Indicate by check mark if the registrant is not required to file reports
pursuant to Section 13 or 15(d) of the Act: [X] Yes No [ ]

Indicate by check mark whether the registrant(1) has filed all reports required
by Section 13 or 15(d) of the Securities Exchange Act of 1934 during the
preceding 12 months (or for such shorter period that the registrant was required
to file such reports), and (2) has been subject to such filing requirements for
the past 90 day. [X] Yes [ ] No

Indicate by check mark if disclosure of delinquent filers pursuant to Item 405
of Regulations S-K is not contained herein, and will not be contained, to the
best of registrant's knowledge, in definitive proxy ir information statements
incorporated by reference in Part III of this Form 10-K or any amendment to this
Form 10-K. [ ]

Indicate by check mark whether the registrant is a large accelerated filer, an
accelerated filer, a non-accelerated filer, or a smaller reporting company. See
the definitions of "large accelerated filer," "accelerated filer" and "smaller
reporting company" in Rule 12b-2 if the Exchange Act.

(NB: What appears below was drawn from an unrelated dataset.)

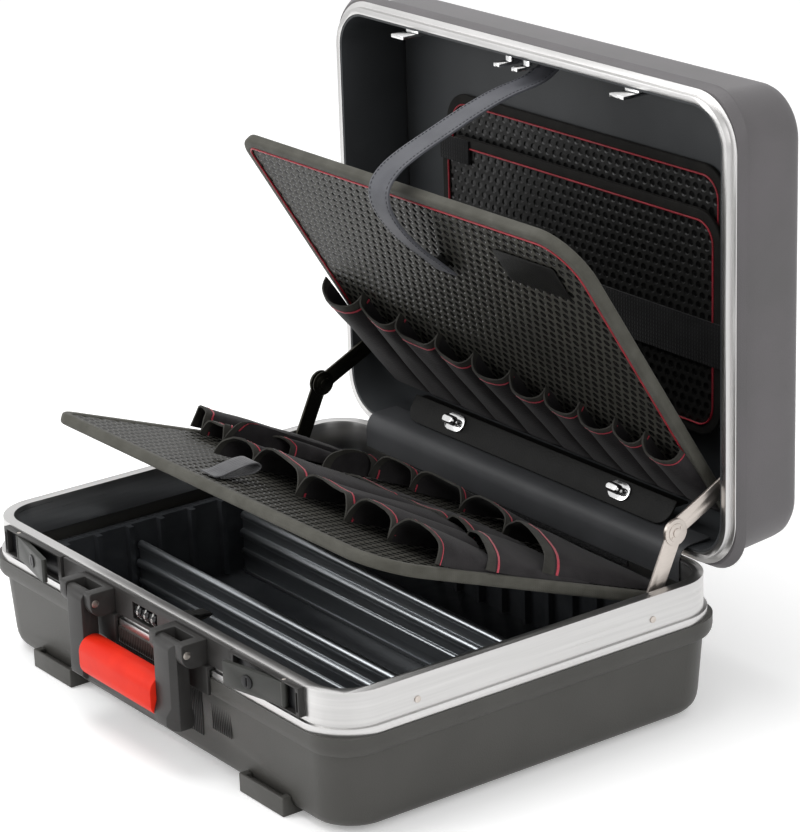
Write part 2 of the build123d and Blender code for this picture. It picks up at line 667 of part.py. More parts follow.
def stay_studs(pivot, x, name):
    """Headed studs that carry the stays, left and right."""
    with BuildPart() as studs:
        for side in (-1, 1):
            low, high = span(side, x[0], x[1])
            with BuildSketch(side_plane(low)):
                with Locations(pivot):
                    Circle(STAY_PIN_R)
            extrude(amount=high - low)
            low, high = span(side, x[2], x[3])
            with BuildSketch(side_plane(low)):
                with Locations(pivot):
                    Circle(5.5)
            extrude(amount=high - low)
    studs.part.label = name
    export_step(studs.part, f"parts/{name}.step")


stay_studs(BASE_PIVOT, (STAY_X - 0.4, WIDTH / 2 - LIP_WIDTH, STAY_X + 2.4, 231.4), "stay_base_studs")
stay_studs(LID_PIVOT, (STAY_X - 3.0, WIDTH / 2 - LINER[1], STAY_X - 0.2, 232.9), "stay_lid_studs")

# ---- tool boards -------------------------------------------------------------------------------
BOARD_REAR = 3.0         # board edge to hinge axis


def board_outline(half, lengths, grow, sign):
    """Board seen square on, its two far corners rounded. lengths are those of its left and right edge."""
    near = sign * (BOARD_REAR - grow)
    side = half + grow
    left_radius, right_radius = (radius + grow for radius in BOARD_CORNERS)
    left_far, right_far = (sign * (length + grow) for length in lengths)
    rise = (left_far - right_far) / (2 * side)
    left_turn = (-side + left_radius, left_far - rise * left_radius)
    right_turn = (side - right_radius, right_far + rise * right_radius)
    with BuildLine() as edge:
        Line((-side, near), (side, near))
        Line((side, near), (side, right_far - sign * right_radius))
        TangentArc((side, right_far - sign * right_radius), right_turn, tangent=(0, sign))
        Line(right_turn, left_turn)
        TangentArc(left_turn, (-side, left_far - sign * left_radius), tangent=(-1, rise))
        Line((-side, left_far - sign * left_radius), (-side, near))
    make_face(edge.edges())


def tool_board(plane, half, lengths, sign, name):
    """A stiff board in a sewn binding; both are written as their own node."""
    with BuildPart() as panel:
        with BuildSketch(plane(-BOARD_THICK / 2 + 1)):
            board_outline(half, lengths, -BOARD_EDGE, sign)
        extrude(amount=BOARD_THICK - 2)
    panel.part.label = f"{name}_panel"
    export_step(panel.part, f"parts/{name}_panel.step")
    with BuildPart() as binding:
        with BuildSketch(plane(-BOARD_THICK / 2)):
            board_outline(half, lengths, 0, sign)
        extrude(amount=BOARD_THICK)
        with BuildSketch(plane(-BOARD_THICK / 2)):
            board_outline(half, lengths, -BOARD_EDGE, sign)
        extrude(amount=BOARD_THICK, mode=Mode.SUBTRACT)
    binding.part.label = f"{name}_binding"
    export_step(binding.part, f"parts/{name}_binding.step")


tool_board(lower_plane, LOWER_HALF, LOWER_LENGTHS, -1, "lower_board")
tool_board(upper_plane, UPPER_HALF, UPPER_LENGTHS, 1, "upper_board")

POCKET_WALL = 1.6
POCKET_FLOOR = 0.6       # cloth between a pocket and its board
FOOT_RISE = 0.3          # a pocket's height at its foot, as a share of its height at the mouth
SHOULDER = 0.58          # where the arch springs from the side walls


def across(plane, along):
    """Plane across a board at a distance from its hinge: local y is height above the board."""
    board = plane(BOARD_THICK / 2)
    away = Vector(1, 0, 0).cross(board.z_dir)
    up_board = away if plane is lower_plane else away * -1
    return Plane(origin=board.origin + up_board * along, x_dir=(1, 0, 0), z_dir=away)


def tube(plane, foot, mouth, x, height, inset, floor, mode):
    """Tapering tube between two arched sections, flat on the board."""
    sections = []
    for along, rise in ((foot, FOOT_RISE), (mouth, 1.0)):
        shoulder = (height * rise - inset) * SHOULDER
        crown = ((x[0] + x[1]) / 2, height * rise - inset)
        with BuildSketch(across(plane, along)) as section:
            with BuildLine():
                Polyline((x[0] + inset, shoulder), (x[0] + inset, floor), (x[1] - inset, floor),
                         (x[1] - inset, shoulder))
                ThreePointArc((x[1] - inset, shoulder), crown, (x[0] + inset, shoulder))
            make_face()
        sections.append(section.sketch)
    loft(sections, ruled=True, mode=mode)


def pocket_row(plane, seams, height, name):
    """A row of pockets. Each seam is x, distance of its foot and of its mouth from the board's hinge."""
    with BuildPart() as row:
        for left, right in zip(seams, seams[1:]):
            x = (left[0] + 0.4, right[0] - 0.4)
            foot = (left[1] + right[1]) / 2
            mouth = (left[2] + right[2]) / 2
            tube(plane, foot, mouth, x, height, 0, 0, Mode.ADD)
            tube(plane, foot + 2, mouth + 0.6, x, height, POCKET_WALL, POCKET_FLOOR, Mode.SUBTRACT)
    row.part.label = name
    export_step(row.part, f"parts/{name}.step")


UPPER_SEAMS = ((-207, 5, 126), (-158, 5, 122), (-118, 5, 116), (-68, 5, 110), (-27, 5, 104), (18, 5, 98),
               (57, 5, 92), (94, 5, 88), (135, 5, 84), (168, 5, 80), (205, 5, 75))
FRONT_SEAMS = ((-105, 150, 232), (-62, 150, 230), (17, 150, 240), (88, 150, 246), (146, 150, 246), (203, 150, 246))
RIGHT_SEAMS = ((-112, 8, 100), (-84, 8, 90), (-40, 8, 82), (15, 8, 80), (88, 8, 90), (196, 8, 132))
LEFT_SEAMS = ((-206, 60, 188), (-186, 60, 188), (-160, 60, 180), (-134, 60, 168), (-113.5, 60, 150))

pocket_row(upper_plane, UPPER_SEAMS, 15.5, "upper_pockets")
pocket_row(lower_plane, FRONT_SEAMS, 22.0, "lower_pockets_front")
pocket_row(lower_plane, RIGHT_SEAMS, 20.0, "lower_pockets_right")
pocket_row(lower_plane, LEFT_SEAMS, 22.0, "lower_pockets_left")


def board_slab(plane, x, along, height, radius=1.0):
    """A slab lying on a board: x range, distance range from the hinge, height range."""
    sign = -1 if plane is lower_plane else 1
    with BuildSketch(plane(BOARD_THICK / 2 + height[0])) as slab:
        with Locations(((x[0] + x[1]) / 2, sign * (along[0] + along[1]) / 2)):
            RectangleRounded(x[1] - x[0], along[1] - along[0], radius)
    extrude(slab.sketch, amount=height[1] - height[0])


# label holder and the press stud that holds the strap
with BuildPart() as board_trim:
    board_slab(upper_plane, (100, 172), (220, 252), (0, 0.8), 3)
    board_slab(upper_plane, (6, 18), (206, 218), (0, 3.2), 5.9)
board_trim.part.label = "board_trim"
export_step(board_trim.part, "parts/board_trim.step")

with BuildPart() as pull_tab:
    with BuildSketch(across(lower_plane, 266)) as base:
        with Locations((-22, 0.6)):
            Rectangle(20, 1.2)
    with BuildSketch(across(lower_plane, 285)) as top:
        with Locations((-22, 7)):
            Rectangle(20, 1.2)
    loft([base.sketch, top.sketch], ruled=True)
    board_slab(lower_plane, (-32, -12), (262, 266.5), (0, 1.2))
pull_tab.part.label = "pull_tab"
export_step(pull_tab.part, "parts/pull_tab.step")

# flap under the upper board, leaning out over the lid's lip, and the studs that hold it
FLAP_TOP = (198.0, 142.0)
FLAP_FOOT = (185.5, 123.6)
FLAP_HALF = 166.0
STUD_X = 105.0


def flap_plane(offset):
    """Plane of the flap: local x is X, local y runs down from its top edge, the normal faces the user."""
    down = Vector(0, FLAP_FOOT[0] - FLAP_TOP[0], FLAP_FOOT[1] - FLAP_TOP[1]).normalized()
    out = Vector(0, down.Z, -down.Y)
    return Plane(origin=Vector(0, *FLAP_TOP) + out * offset, x_dir=(-1, 0, 0), z_dir=out)


FLAP_LENGTH = math.dist(FLAP_TOP, FLAP_FOOT)

with BuildPart() as upper_flap:
    with BuildSketch(flap_plane(0)):
        with BuildLine():
            FilletPolyline((-FLAP_HALF, 0), (-FLAP_HALF, FLAP_LENGTH), (FLAP_HALF, FLAP_LENGTH), (FLAP_HALF, 0),
                           radius=14)
            Line((FLAP_HALF, 0), (-FLAP_HALF, 0))
        make_face()
    extrude(amount=2)
    block((-FLAP_HALF, FLAP_HALF), (FLAP_TOP[0] - 3, UPPER_HINGE[0] - 4), (FLAP_TOP[1] - 4, FLAP_TOP[1] - 2))
upper_flap.part.label = "upper_flap"
export_step(upper_flap.part, "parts/upper_flap.step")


def turn_stud(side, name):
    """Oval turn button on a short neck."""
    with BuildPart() as stud:
        with BuildSketch(flap_plane(3.8)):
            with Locations((-side * STUD_X, 9.5)):
                Circle(2.5)
        extrude(amount=5)
        with BuildSketch(flap_plane(7.0)):
            with Locations((-side * STUD_X, 9.5)):
                SlotOverall(15, 8)
        extrude(amount=6)
        fillet(stud.faces().filter_by(flap_plane(0)).sort_by(lambda face: -face.center().Y)[-1].edges(), 2.5)
    stud.part.label = name
    export_step(stud.part, f"parts/{name}.step")


for side, word in ((-1, "left"), (1, "right")):
    turn_stud(side, f"turn_stud_{word}")

with BuildPart() as stud_plates:
    with BuildSketch(flap_plane(2.0)):
        with Locations((-STUD_X, 9.5), (STUD_X, 9.5)):
            SlotOverall(24, 15)
    extrude(amount=1.5)
stud_plates.part.label = "stud_plates"
export_step(stud_plates.part, "parts/stud_plates.step")

# strap from the lid's front wall over the top edge of the upper board to its snap
STRAP_X = (-1.0, 24.0)
with BuildPart() as lid_strap:
    with BuildSketch(side_plane(STRAP_X[0])):
        tip = upper_plane(BOARD_THICK / 2 + 5.4).from_local_coords(Vector(0, 208, 0))
        bend = upper_plane(BOARD_THICK / 2 + 3.4).from_local_coords(Vector(0, 286, 0))
        over = upper_plane(-BOARD_THICK / 2).from_local_coords(Vector(0, 292, 0))
        anchor = (204.0, 456.0)
        with BuildLine():
            Polyline((tip.Y, tip.Z), (bend.Y, bend.Z), (over.Y, over.Z), anchor, (anchor[0] + 2, anchor[1] - 1.5),
                     (over.Y + 1.6, over.Z - 1.2), (bend.Y + 1.6, bend.Z - 1.0), (tip.Y + 1.6, tip.Z + 1.0), close=True)
        make_face()
    extrude(amount=STRAP_X[1] - STRAP_X[0])
lid_strap.part.label = "lid_strap"
export_step(lid_strap.part, "parts/lid_strap.step")

# ---- small fasteners ---------------------------------------------------------------------------
with BuildPart() as frame_rivets:
    for side in (-1, 1):
        for y in (-108, 108):
            low, high = span(side, WIDTH / 2, WIDTH / 2 + 1)
            with BuildSketch(side_plane(low)):
                with Locations((y, 94)):
                    Circle(2.6)
            extrude(amount=high - low)
frame_rivets.part.label = "frame_rivets"
export_step(frame_rivets.part, "parts/frame_rivets.step")
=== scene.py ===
import json
import math

import bpy
from mathutils import Matrix, Vector, noise

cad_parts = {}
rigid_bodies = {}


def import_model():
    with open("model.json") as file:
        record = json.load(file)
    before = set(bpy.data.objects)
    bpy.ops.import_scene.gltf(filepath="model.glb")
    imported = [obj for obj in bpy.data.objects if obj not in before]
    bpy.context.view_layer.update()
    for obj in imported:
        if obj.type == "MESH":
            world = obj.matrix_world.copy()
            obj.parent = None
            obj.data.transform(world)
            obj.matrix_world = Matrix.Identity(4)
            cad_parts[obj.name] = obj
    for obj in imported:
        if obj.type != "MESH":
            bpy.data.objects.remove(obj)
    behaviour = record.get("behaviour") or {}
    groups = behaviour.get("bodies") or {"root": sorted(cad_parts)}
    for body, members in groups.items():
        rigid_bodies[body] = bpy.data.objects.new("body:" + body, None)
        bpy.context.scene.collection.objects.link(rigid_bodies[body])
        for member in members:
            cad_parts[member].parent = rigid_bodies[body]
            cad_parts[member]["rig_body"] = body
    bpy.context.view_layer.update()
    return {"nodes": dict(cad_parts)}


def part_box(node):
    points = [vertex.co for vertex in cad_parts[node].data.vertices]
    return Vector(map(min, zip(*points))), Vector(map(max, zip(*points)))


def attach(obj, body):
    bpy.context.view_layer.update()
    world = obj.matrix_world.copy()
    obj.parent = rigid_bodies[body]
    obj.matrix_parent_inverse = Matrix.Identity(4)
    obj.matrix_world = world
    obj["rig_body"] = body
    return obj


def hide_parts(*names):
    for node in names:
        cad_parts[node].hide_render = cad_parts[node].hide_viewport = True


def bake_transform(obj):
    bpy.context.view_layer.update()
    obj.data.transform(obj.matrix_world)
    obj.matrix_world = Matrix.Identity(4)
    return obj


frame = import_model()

# A hard tool case standing open, dressed over its solids. Sizes below are millimetres unless they say
# otherwise; MM turns them to metres as each piece is made.
MM = 0.001
WIDTH, DEPTH, CORNER = 480.0, 356.0, 37.0
LIP_LEVEL = 113.0
UPPER_LEAN, LOWER_TILT = math.radians(32.0), math.radians(20.2)
BOARD_TOP = 4.5          # board mid-plane to the face of its binding
CELL_PITCH = 9.1         # honeycomb, cell to cell


# ---- placing -----------------------------------------------------------------------------------
def board_matrix(hinge, along, normal, mirrored):
    """Board coordinates (across, distance from the hinge, height) to the case's. mirrored runs across leftwards."""
    across = Vector((-1.0 if mirrored else 1.0, 0, 0))
    columns = Matrix((across, Vector(along), Vector(normal))).transposed().to_4x4()
    return Matrix.Translation(Vector(hinge) * MM) @ columns


UPPER = board_matrix((0, 212, 143), (0, -math.sin(UPPER_LEAN), math.cos(UPPER_LEAN)),
                     (0, -math.cos(UPPER_LEAN), -math.sin(UPPER_LEAN)), False)
LOWER = board_matrix((0, 165, 82), (0, -math.cos(LOWER_TILT), math.sin(LOWER_TILT)),
                     (0, math.sin(LOWER_TILT), math.cos(LOWER_TILT)), True)
# the lid is modelled shut, on plan levels, and stood up about its hinge
OPEN_LID = Matrix(((1, 0, 0, 0), (0, 0, 1, 66.5 * MM), (0, -1, 0, 291 * MM), (0, 0, 0, 1)))
STILL = Matrix.Identity(4)


# ---- selecting and editing ---------------------------------------------------------------------
def nothing_selected():
    if bpy.context.object and bpy.context.object.mode != "OBJECT":
        bpy.ops.object.mode_set(mode="OBJECT")
    bpy.ops.object.select_all(action="DESELECT")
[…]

Large Accelerated Filer [ ]                        Accelerated Filer [ ]
Non-accelerated Filer [ ]                          Smaller Reporting Company [X]
(Do not check if a smaller reporting company)

Indicate by check mark whether the registrant is a shell company (as defined in
Rule 12b-2 of the Act). [X] Yes [ ] No

State the aggregate market value of the voting and non-voting common equity held
by non-affiliates computed by reference to the price at which the common equity
was sold, or the average bid and asked price of such common equity, as of
November 30, 2008: $0.00.

REASON FOR THE AMENDMENT

     This amendment to our Form 10-K is being filed for the reason that in our
Form 10-K for the fiscal year ended November 30, 2008, we stated that our
disclosure controls were "not" effective as of the date our fiscal year ended
2008. The word "not" was included in the statement in error. In fact our
disclosure controls and procedures were effective as of our fiscal year ended
November 30, 2008. Accordingly we are amending Item 9A and expanded our
disclosure accordingly.

ITEM 9A. CONTROLS AND PROCEDURES.

EVALUATION OF DISCLOSURE CONTROLS AND PROCEDURES

     We maintain "disclosure controls and procedures," as such term is defined
in Rule 13a-15(e) under the Securities Exchange Act of 1934 (the "Exchange
Act"), that are designed to ensure that information required to be disclosed in
our Exchange Act reports is recorded, processed, summarized and reported within
the time periods specified in the Securities and Exchange Commission rules and
forms, and that such information is accumulated and communicated to our
management, including our Chief Executive Officer and Chief Financial Officer,
as appropriate, to allow timely decisions regarding required disclosure. We
conducted an evaluation (the "Evaluation"), under the supervision and with the
participation of our Chief Executive Officer ("CEO") and Chief Financial Officer
("CFO"), of the effectiveness of the design and operation of our disclosure
controls and procedures ("Disclosure Controls") as of the end of the period
covered by this report pursuant to Rule 13a-15 of the Exchange Act. Based on
this Evaluation, our CEO and CFO concluded that our Disclosure Controls were
effective as of the end of the period covered by this report.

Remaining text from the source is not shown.